I've been around a lot of yard sales and flea markets and have seen plenty of good solid bikes that looked terrible, tires flat and rotting, dust caked on the paint etc. Most were built in the sixties and seventies in the USA and could be had for $5 bucks. The main thing was they were build in a time that they built quality bicycles that could actually be worked on, overhauled, maintained and expected to last a few decads.
If you buy one of these, expect to take a few days to pull it down and clean it to where it looks like new. Check the rims to see if they look true by turning the frame upside down and slowly rotating the rim to see if there are places that seem bent. If they look OK, then just check you spoke tightness (1/8 turn each to start with if they seem loose) You'll likely buy new tires, tubes, and rim bands for your project.
Different bike makers use various construction techniques. I paid $5 bucks for a Ross which has lugged frame tubes. (these are fancy looking fittings the tube is inserted into before the brazing or welding takes place) Some use butt welds, while others make special extrusions for the frame head where the forks mount, the pedal crankcase, etc. These have nipples that the tubing is
inserted over before the welding takes place and afterwise is ground smooth
so it looks seamless. (Schwinn used to do this)
If you go to a public library or the net and look up bike frames in bicycling books there will be chapters which address all this. But for not I'd suggest
that an older bike for cheap that doesn't appear all rusty may be a stable platform. Often boy grow up leaving the bikes behind in the garage, basement, or barn and that's it until mom and dad want to clean the place up.
Many a good bike is had this way for purposes like yours Finfan.

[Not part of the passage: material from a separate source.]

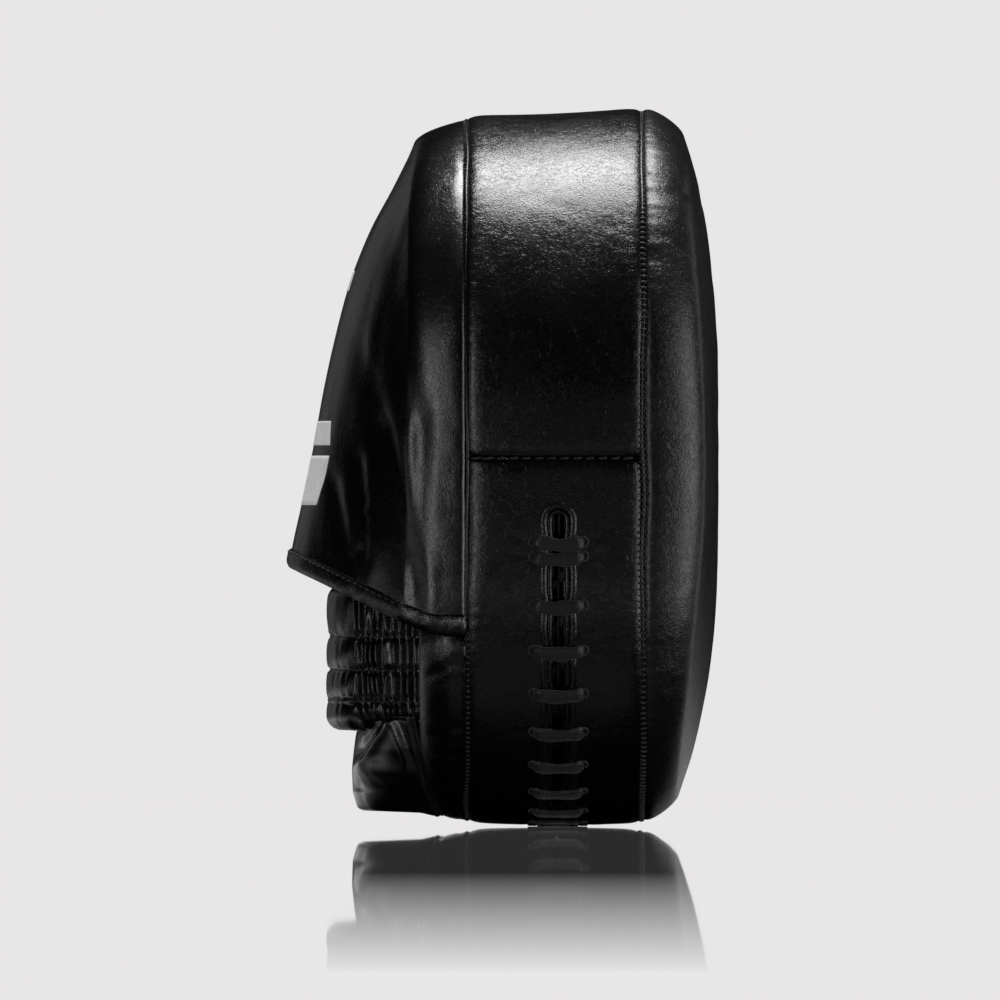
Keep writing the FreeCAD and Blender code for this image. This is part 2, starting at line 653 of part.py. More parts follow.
def wrist_strap():
    cover = padded_band("Strap", "strap_padding", "Sizes.strap_out",
                        "Sizes.strap_radius", "Sizes.strap_thick", "Sizes.strap_angle",
                        "Sizes.strap_bottom", "Sizes.strap_tall", "Sizes.strap_round")
    threads = []
    for n in (-1, 0, 1):
        middle = f"Sizes.channel_level + ({n}) * Sizes.channel_pitch"
        channel = arched_band(f"Channel{n + 2}", "Sizes.strap_out - 1", "Sizes.strap_radius + 1",
                              "Sizes.channel_depth + 1", "Sizes.strap_angle + Sizes.overrun_angle",
                              f"{middle} - Sizes.thread", "2 * Sizes.thread")
        cover = cut(f"StrapCut{n + 2}", cover, channel)
        threads.append(arched_band(
            f"Quilting{n + 2}", "Sizes.strap_out + Sizes.channel_depth - Sizes.thread",
            "Sizes.strap_radius - Sizes.channel_depth + Sizes.thread", "Sizes.thread",
            "Sizes.strap_angle", f"{middle} - Sizes.thread / 2", "Sizes.thread"))
    keep(cover, "wrist_strap")
    keep(group("StrapThreads", threads), "strap_thread")


def gores():
    """The two gathered side panels, each with three elastic strips behind it."""
    slant = "sqrt(0.5)"
    for side, name, turn in ((1, "left", 45), (-1, "right", -45)):
        def strip(label, inward, along, length, thick, low, tall):
            depth = f"({inward}) + ({thick})" if side > 0 else f"({inward})"
            x = f"Sizes.gore_x + ({depth} + {along}) * {slant}"
            y = f"({side}) * (Sizes.gore_y + ({along}) * {slant} - ({depth}) * {slant})"
            return block(label, (x, y, low), length, thick, tall, turn)
        keep(strip("Gore" + name, "0", "0", "Sizes.gore_long", "Sizes.gore_thick",
                   "Sizes.gore_bottom", "Sizes.gore_tall"), "gore_" + name)
        elastics = []
        for n in (-1, 0, 1):
            low = (f"Sizes.gore_bottom + (Sizes.gore_tall - Sizes.elastic_tall) / 2"
                   f" + ({n}) * Sizes.elastic_pitch")
            elastics.append(strip(f"Elastic{name}{n + 2}", "Sizes.gore_thick + Sizes.elastic_gap",
                                  "Sizes.elastic_margin", "Sizes.gore_long - 2 * Sizes.elastic_margin",
                                  "Sizes.elastic_thick", low, "Sizes.elastic_tall"))
        keep(group("Elastics" + name, elastics), "gore_elastics_" + name)


def cuff_skirt():
    cover = padded_band("Skirt", "skirt_padding", "Sizes.skirt_out",
                        "Sizes.skirt_radius", "Sizes.skirt_thick", "Sizes.skirt_angle",
                        "Sizes.skirt_bottom", "Sizes.skirt_tall", "Sizes.skirt_round")
    keep(cover, "cuff_skirt")
    cords = []
    for side, name in ((1, "Far"), (-1, "Near")):
        cord = doc.addObject("Part::Cylinder", "Piping" + name)
        cord.setExpression("Radius", "Sizes.piping_radius")
        cord.setExpression("Height", "Sizes.skirt_tall")
        cord.setExpression("Placement.Base.x", "Sizes.piping_x")
        cord.setExpression("Placement.Base.y", f"({side}) * Sizes.piping_y")
        cord.setExpression("Placement.Base.z", "Sizes.skirt_bottom")
        cords.append(cord)
    keep(group("Piping", cords), "skirt_piping")


# ---------------------------------------------------------------- what the hand meets inside

def inside_the_hood():
    grip = doc.addObject("PartDesign::Body", "PalmGrip")
    sketch = sketch_in(grip, "GripOutline", "YZ_Plane", "Sizes.inner_x - Sizes.grip_thick")
    level, radius = "Sizes.grip_level", "Sizes.grip_radius"
    sketch.addGeometry(Part.Circle(vector(0, value(level), 0), vector(0, 0, 1), value(radius)))
    sketch.addConstraint(Sketcher.Constraint("PointOnObject", 0, 3, -2))
    dimension(sketch, "DistanceY", -1, 1, 0, 3, size=level)
    dimension(sketch, "Radius", 0, size=radius)
    feature = pad(grip, sketch, "Sizes.grip_thick")
    fillet_edges(grip, feature, "Sizes.grip_round", at_x(value("Sizes.inner_x - Sizes.grip_thick")))
    keep(grip, "palm_grip")

    half, wall = "Sizes.sleeve_half", "Sizes.wall"
    depth = "Sizes.sleeve_depth"
    low = "Sizes.sleeve_bottom"
    outer = block("SleeveOut", (f"Sizes.inner_x - {depth}", f"-{half}", low),
                  depth, f"2 * {half}", "Sizes.sleeve_tall")
    inner = block("SleeveIn", (f"Sizes.inner_x - {depth} + {wall}", f"-({half} - {wall})", f"{low} - 1"),
                  f"{depth} - 2 * {wall}", f"2 * ({half} - {wall})", f"Sizes.sleeve_tall + 1 - {wall}")
    keep(cut("FingerSleeve", outer, inner), "finger_sleeve")

    depth, width, low = "Sizes.loop_depth", "Sizes.loop_width", "Sizes.loop_bottom"
    outer = block("LoopOut", (f"Sizes.inner_x - {depth}", "Sizes.loop_y", low),
                  depth, width, "Sizes.loop_tall")
    inner = block("LoopIn", (f"Sizes.inner_x - {depth} + {wall}", f"Sizes.loop_y + {wall}", f"{low} - 1"),
                  f"{depth} - 2 * {wall}", f"{width} - 2 * {wall}", "Sizes.loop_tall + 2")
    keep(cut("ThumbLoop", outer, inner), "thumb_loop")


def check_and_write():
    doc.recompute()
    for item in doc.Objects:
        if "Invalid" in item.State or "Error" in item.State:
            raise RuntimeError(f"{item.Label} failed: {item.State}")
    for piece in pieces:
        shape = piece.Shape
        if shape.isNull() or not shape.isValid() or not shape.Solids:
            raise RuntimeError(f"{piece.Label} has no valid solid")
    os.makedirs("parts", exist_ok=True)
    for piece in pieces:
        piece.Shape.exportStep(f"parts/{piece.Label}.step")
        box = piece.Shape.BoundBox
        print(f"{piece.Label:20} {len(piece.Shape.Solids)} solid(s) {piece.Shape.Volume / 1000:8.2f} cm3"
              f"  X {box.XMin:6.1f} {box.XMax:6.1f}  Y {box.YMin:6.1f} {box.YMax:6.1f}"
              f"  Z {box.ZMin:6.1f} {box.ZMax:6.1f}")


strike_side()
core_and_back()
gusset_and_lacing()
hood()
wrist_strap()
gores()
cuff_skirt()
inside_the_hood()
check_and_write()
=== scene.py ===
"""Focus mitt: the look of a black leather striking pad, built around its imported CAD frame.

Lengths below are millimetres, in the frame's own axes: +X is the strike face, +Z is up, and -Y
is the side that faces the camera.  A grid is an array of points (rows, columns, 3).  Every mesh is
made from such grids, and is scaled to metres when it becomes an object.
"""

import bmesh
import bpy
import numpy as np
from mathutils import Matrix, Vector
from numpy import (arange, array, clip, concatenate, cos, exp, hypot, interp, linspace, maximum,
                   minimum, pi, sign, sin, sqrt, tile, where)


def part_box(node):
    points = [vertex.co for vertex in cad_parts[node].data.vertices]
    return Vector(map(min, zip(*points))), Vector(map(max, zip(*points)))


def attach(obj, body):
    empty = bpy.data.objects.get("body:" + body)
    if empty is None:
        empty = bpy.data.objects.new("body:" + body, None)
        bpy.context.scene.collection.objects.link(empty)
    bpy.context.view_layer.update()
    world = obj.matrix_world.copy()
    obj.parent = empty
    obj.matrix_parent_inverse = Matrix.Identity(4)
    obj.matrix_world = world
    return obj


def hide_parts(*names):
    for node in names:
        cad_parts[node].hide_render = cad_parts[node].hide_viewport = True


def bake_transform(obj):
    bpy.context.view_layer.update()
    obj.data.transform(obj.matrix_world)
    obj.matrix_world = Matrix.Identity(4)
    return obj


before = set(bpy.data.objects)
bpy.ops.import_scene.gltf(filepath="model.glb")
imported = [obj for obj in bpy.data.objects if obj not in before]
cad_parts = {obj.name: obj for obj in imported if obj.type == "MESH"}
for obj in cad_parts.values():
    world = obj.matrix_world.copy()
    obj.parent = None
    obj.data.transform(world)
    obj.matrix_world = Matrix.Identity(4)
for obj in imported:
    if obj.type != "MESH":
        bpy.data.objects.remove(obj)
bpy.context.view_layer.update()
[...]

In recent years some cheap crap has been made and sold thru volume discount stores. I've talked to bike mechanics in old time bicycle shops and they have shown me some examples of this. In a book we were assigned to read in Design School, titled "Design for the Real World" by Victor Papanek....the surveys listed various items and their life cycles in the USA compared to other countries. A bike in the USA would last 2 years where in like India it would last 50. (from good care) But I figure places like India wouldn't have the cheap junk sold or purchased there by big discount chains.
So, read up on bike frames and what's "quality" and hit some yard sales. I once purchased a Raleigh made with special Reynolds tubing at a Goodwill thrift store for $15 bucks (that had sold new for over $700) Often yard sale, flea market, or thrift store people haven't a clue what the stuff is worth.